Saturday, September 26, 2015

Clarity, Part 2

This second four clarity topics that I need to work on in my writing to become a clearer writer. Expressing my ideas in writing and expressing those ideas with a clear words is what makes a great writer. Finally, these particular four sections especially active verbs are some the things I struggle with the most because my words become passive instead of engaging.


Hochman, Dean "japanese garden" 08/14/2014 via flickr.com Attribution 2.0 Generic


Active Verbs- Active verbs create engaging writing. While reading through my QRG I noticed that my writing uses a lot of passive verbs to tell instead of show the reader what is happening. Here is an example of using a be verb in my paper, "Dr. Frank Wilczek presented his mathematical proof to his peers at Physical Review Letters he was met with disbelief". The first part of the sentence contains the action verb presented but in the dependent clause the verb was is used before met as a modifier and that verb becomes a be verb. A couple lines down, an action verb is used, "Dr. Bruno, disagreed with Dr. Wilczek and created his own proof to disprove Dr. Wilczek's". Disagreed is the action in the sentence and the verb is not being modified by another verb meaning it is an active verb.
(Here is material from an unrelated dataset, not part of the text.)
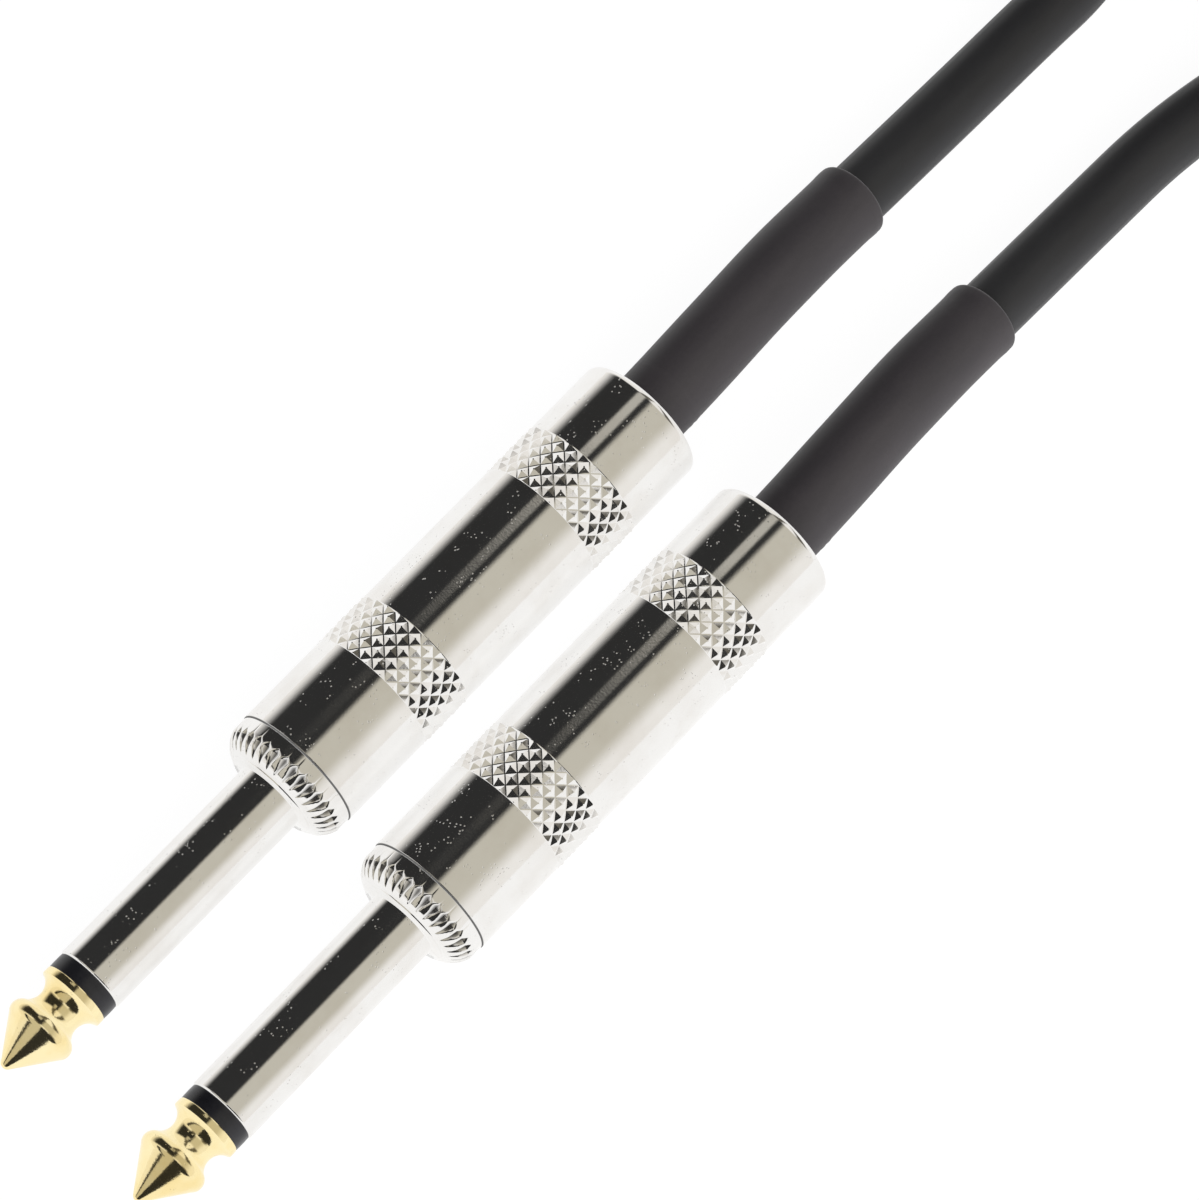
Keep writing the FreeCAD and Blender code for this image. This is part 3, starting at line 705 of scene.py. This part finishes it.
def grown(name, tree, values):
    """The plain mesh that a tree makes from its inputs' values."""
    holder = bpy.data.objects.new(name, bpy.data.meshes.new(name))
    bpy.context.scene.collection.objects.link(holder)
    modifier = holder.modifiers.new(name, "NODES")
    modifier.node_group = tree
    for item in tree.interface.items_tree:
        if item.in_out == "INPUT" and item.name in values:
            modifier[item.identifier] = values[item.name]
    evaluated = holder.evaluated_get(bpy.context.evaluated_depsgraph_get())
    mesh = bpy.data.meshes.new_from_object(evaluated)
    holder.modifiers.remove(modifier)
    bpy.data.objects.remove(holder)
    print(name, "grew", len(mesh.polygons), "faces")
    return mesh


def ring_of_copies():
    """Copies of one sector about the X axis, welded into a ring."""
    nodes, given = new_tree("ring of copies", [
        ("Sector", "NodeSocketObject"), ("Count", "NodeSocketInt"),
        ("Weld", "NodeSocketFloat"), ("Finish", "NodeSocketMaterial")])
    points = nodes.add("GeometryNodePoints", {}, {"Count": given["Count"]})
    number = nodes.add("GeometryNodeInputIndex")
    turn = number / given["Count"] * (2 * math.pi)
    about_x = nodes.add("ShaderNodeCombineXYZ", {}, {"X": turn})
    sector = nodes.add("GeometryNodeObjectInfo", {}, {"Object": given["Sector"]}, "Geometry")
    copies = nodes.add("GeometryNodeInstanceOnPoints", {},
                       {"Points": points, "Instance": sector, "Rotation": about_x})
    real = nodes.add("GeometryNodeRealizeInstances", {}, [copies])
    welded = nodes.add("GeometryNodeMergeByDistance", {},
                       {"Geometry": real, "Distance": given["Weld"]})
    finished = nodes.add("GeometryNodeSetMaterial", {},
                         {"Geometry": welded, "Material": given["Finish"]})
    nodes.add("NodeGroupOutput", {}, {"Geometry": finished})
    return nodes.tree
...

These types of sentences engage the reader more than using modifiers like was or were.

Parallel Ideas- Parallel structure in sentences and across paragraphs is important to keep the reader focused on that paragraph or sentence's point. A switch in verb tense, or not using parallel structure when listing actions can throw the reader for a loop. In my paper is was apparent that I would not maintain parallel structure in lists like this, "Quantum time crystals do not lose energy because their transcendence of time allows them to keep their energy and move without a loss of energy". The use of parallel structure between the verbs to keep and to move adds more flow to the sentence. A good use of parallel structure in my paper was in the paragraph below the subheading When did this happen, "Both papers and comments were published". Notice in the subject that both of the nouns are in the plural after the preposition mentions both. This similarity makes the paper look uniform, more complete and polished which is what clarity will do to a paper.
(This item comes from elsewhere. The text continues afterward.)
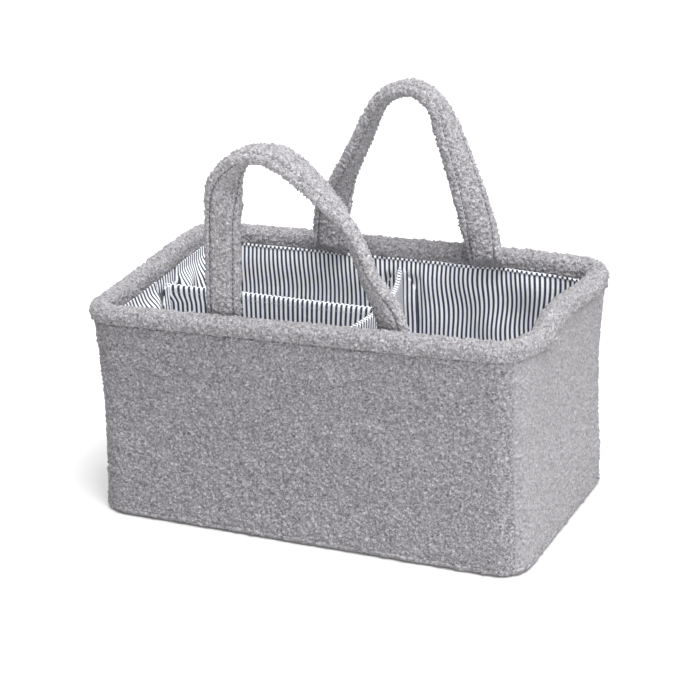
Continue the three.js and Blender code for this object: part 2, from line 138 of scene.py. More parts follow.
def on_wall(centre, way, depth, height):
    """Points at depths inwards from the outside cloth and at heights, for each station."""
    out = CORNER_RADIUS - depth - drawn_in(height)
    x = centre[:, None, 0] + way[:, None, 0] * out
    y = centre[:, None, 1] + way[:, None, 1] * out
    x, y, height = np.broadcast_arrays(x, y, height)
    share = np.clip(height / RIM_HEIGHT, 0, 1)
    swell = WALL_WAVE * slow_wave(x, y, height) * np.sin(np.pi * share)
    x = x + way[:, None, 0] * swell
    y = y + way[:, None, 1] * swell
    z = height + rim_lift(x, y) * share**1.5
    return np.stack([x + spread(x, y, z), y, z], 2)


def placed(name, data):
    """A new object in the scene, at the origin."""
    thing = bpy.data.objects.new(name, data)
    bpy.context.scene.collection.objects.link(thing)
    return thing


def mesh_of(name, points, faces, edges=()):
    mesh = bpy.data.meshes.new(name)
    mesh.from_pydata(np.asarray(points).tolist(), list(edges), [tuple(face) for face in faces])
    mesh.polygons.foreach_set("use_smooth", [True] * len(mesh.polygons))
    mesh.update()
    return placed(name, mesh)


def grid_faces(rows, columns, rows_close=False, columns_close=True):
    """Quads of a grid of points. A tube, whose columns close, gets its two ends filled."""
    index = np.arange(rows * columns).reshape(rows, columns)
    if rows_close:
        index = np.vstack([index, index[:1]])
    if columns_close:
        index = np.hstack([index, index[:, :1]])
    corners = [index[:-1, :-1], index[1:, :-1], index[1:, 1:], index[:-1, 1:]]
    faces = np.stack(corners, 2).reshape(-1, 4).tolist()
    if columns_close and not rows_close:
        faces += [index[0, :-1].tolist(), index[-1, -2::-1].tolist()]
    return faces


def outward(points, faces):
    """The faces, all turned round if they enclose a negative volume."""
    flat = np.asarray(points).reshape(-1, 3)
    quads = np.array([face for face in faces if len(face) == 4])
    a, b, c, d = (flat[quads[:, i]] for i in range(4))
    volume = (a * np.cross(b, c)).sum() + (a * np.cross(c, d)).sum()
    return faces if volume > 0 else [face[::-1] for face in faces]


def grid_piece(name, grid, rows_close=False, columns_close=True, material=None):
    """A piece from a grid of points, with its faces turned outwards."""
    points = grid.reshape(-1, 3)
    faces = grid_faces(*grid.shape[:2], rows_close, columns_close)
    piece = mesh_of(name, points, outward(points, faces))
    if material:
        piece.data.materials.append(material)
    return piece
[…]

Shifts- Shifts in verb tense, voice or point of view is the most annoying and confusing mistake a writer can make because it throws into question the entire sentence's point. An unintentional verb tense change will also confuse the reader about when this took place, "another fellow, Dr. Patrick Bruno, would write his own paper to prove Dr. Frank Wilczek's theorem wrong". The use of would write confuses the tense of the sentence. Would implies some sort of condition, that Dr. Bruno wrote this paper on some condition being fulfilled. Instead to clarify this sentence, would should be dropped and write replaced with wrote to simplify the writing. A good sentence in my paper that shows how to write a sentence without unnecessary shifts in tense is, "Dr. Frank Wilczek presented his mathematical proof to his peers at Physical Review Letters he was met with disbelief". This sentence explains an event that happened in the past and both verbs in independent clause and dependent clause use verbs in the past tense. This is the example I use in my paper to ensure all of my sentences have no verbs tense shifts.
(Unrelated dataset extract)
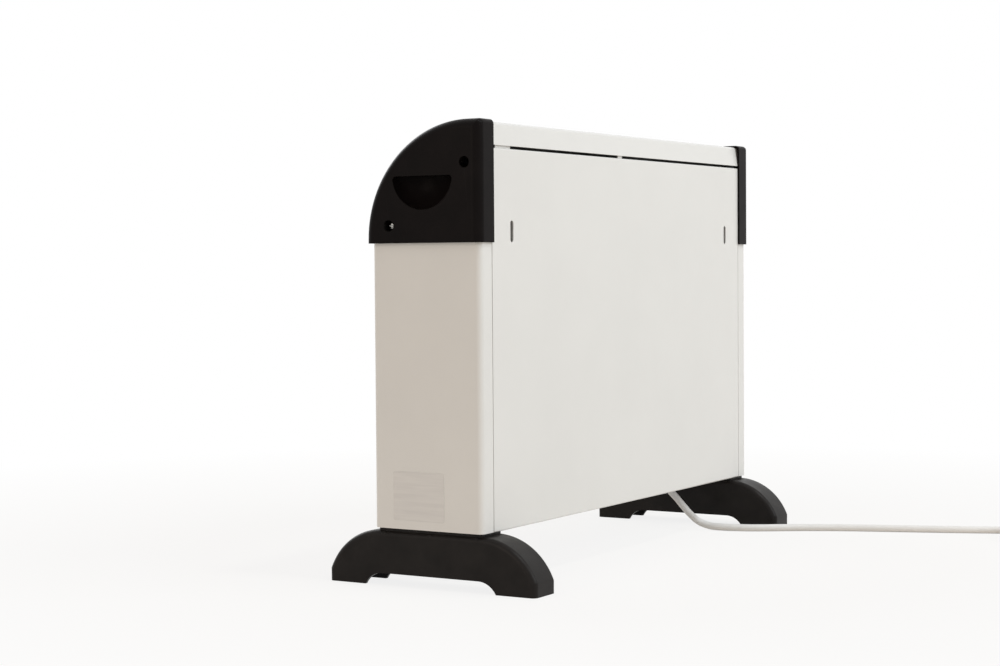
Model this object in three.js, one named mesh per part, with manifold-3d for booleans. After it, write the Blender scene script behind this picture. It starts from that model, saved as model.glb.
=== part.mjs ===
// Electric convector heater that stands on two feet or hangs on a wall.
// Millimetres, +Z up, the front with its air outlet towards -Y, the back panel towards +Y.
// The origin is on the floor, under the middle of the heater without its cord.

import * as THREE from 'three';
import { mergeVertices } from 'three/addons/utils/BufferGeometryUtils.js';
import Module from 'manifold-3d';

const wasm = await Module();
wasm.setup();

// ---------------------------------------------------------------- driving dimensions

const clearance = 0.3; // between pieces that touch
const over = 1; // how far a cutter passes the face it cuts, or a joint enters its neighbour

// Sheet-steel body: front, both ends and the narrow rear flanges are one bent sheet.
const bodyLength = 520;
const bodyDepth = 106;
const bodyBottom = 48.5;
const bodySheet = 0.8;
const bodyBend = 5;
const rearFlange = 17.5;
const endLip = 32;
const frontLip = 12;
const seamLip = 9;

// Plastic end caps, quarter-round in front and flat behind. Drops are measured down from their top.
const capTop = 385.6;
const seamBelowArc = 1;
const capArcRadius = 97;
const capArcSteps = 18;
const capProudOfEnd = 5;
const capProudInFront = 3.7;
const capProudBehind = 2;
const capProudOnTop = 1.5;
const capReach = 18.5;
const capFillet = 8;
const capRearCorner = 4;
const capFaceWall = 2.5;
const capOverlap = 4.3;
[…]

Exact Words- Using exact words to describe how an event made a person feel is a task that becomes difficult when traditional words don't fit the bill. In my draft, the use of words that didn't quite fit the context of the sentence were abundant and forcing myself to find different words to replace them with expanded my vocabulary and allowed my writing to be, again, understood clearly. Here are my two worst mistakes, "While many fellows" and "a new machine". The use of fellows so many times in my paper without proper explanation makes it hard to know what a fellow is and a fellow for what. Instead, substituting fellow for peer editor or colleague gives the reader more context about the context. Next, the use of machine to describe a time crystal is a metaphorical device more than a truthful comparison. By using a different word or explaining to the reader that a time crystal not actually a machine but a subatomic structure is way to give the reader more information.